The numbers are striking: research suggests that multitasking can reduce productivity by as much as 40 percent. Tasks take longer to complete, and you make more mistakes. The very thing that's supposed to make you more efficient is actually sabotaging your performance.

Why We Keep Believing in Multitasking

If multitasking is so counterproductive, why do we persist in believing we can do it well? Part of the problem is that task-switching can feel productive in the moment. You're busy, you're moving between different activities, and your brain is getting little hits of stimulation from the variety.

Our brains are also terrible at self-assessment when it comes to divided attention. When you're switching between tasks, you don't notice the moments of confusion, the small errors, or the time spent reorienting. You only notice that you managed to respond to emails and attend a meeting during the same hour.

There's also a cultural component. In American workplace culture, being busy has become a status symbol. Multitasking feels like proof that you're important, in-demand, and capable of handling multiple responsibilities. Admitting that you can only do one thing at a time feels like admitting weakness.

The Myth of the Multitasking Generation

You might think that younger people, having grown up with smartphones and social media, have developed better multitasking abilities. Research suggests the opposite is true.

Studies of college students show that those who frequently multitask actually perform worse on cognitive tests and have more trouble filtering out irrelevant information. Heavy multitaskers show reduced density in the anterior cingulate cortex, a brain region responsible for cognitive and emotional control.

The generation that grew up multitasking isn't better at it—they're just more accustomed to operating at reduced cognitive capacity.

When "Multitasking" Actually Works

There are exceptions to the no-multitasking rule, but they're more limited than most people think. You can successfully combine a cognitively demanding task with something that's completely automatic—like listening to a podcast while doing laundry, or having a phone conversation while walking.

The key is that one of the activities has to be so routine that it requires virtually no conscious attention. The moment both tasks require active thinking, your performance on both will suffer.

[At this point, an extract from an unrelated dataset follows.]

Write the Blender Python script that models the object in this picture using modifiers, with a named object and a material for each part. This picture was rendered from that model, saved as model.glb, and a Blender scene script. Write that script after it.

Some people also seem to handle task-switching better than others, but this isn't the same as true multitasking. These individuals are simply more efficient at the mental process of switching between tasks—they lose less time and energy in the transitions.

The Workplace Paradox

Despite decades of research showing that multitasking reduces productivity, most American workplaces continue to reward and encourage it. Open office plans are designed to maximize interruptions. Instant messaging systems demand immediate responses. Meeting schedules assume people can participate while simultaneously handling other work.

This creates a vicious cycle: employees feel pressure to multitask to keep up with unrealistic expectations, but their multitasking makes them less efficient, which creates more pressure to multitask.

Companies that have experimented with "single-tasking" policies—designated times when employees focus on one project without interruption—consistently report improvements in both productivity and employee satisfaction.

A Better Approach to Getting Things Done

Instead of trying to improve your multitasking skills, focus on becoming better at managing your attention. This means:

Batching similar tasks together to minimize the mental cost of switching between different types of work. Responding to emails during designated times rather than throughout the day. Turning off notifications during periods when you need to focus deeply.

The goal isn't to do multiple things at once—it's to do one thing at a time with full attention, then smoothly transition to the next task when you're ready.

Your brain evolved to focus on one thing at a time. Instead of fighting against this limitation, you might be surprised at what you can accomplish when you work with it instead of against it.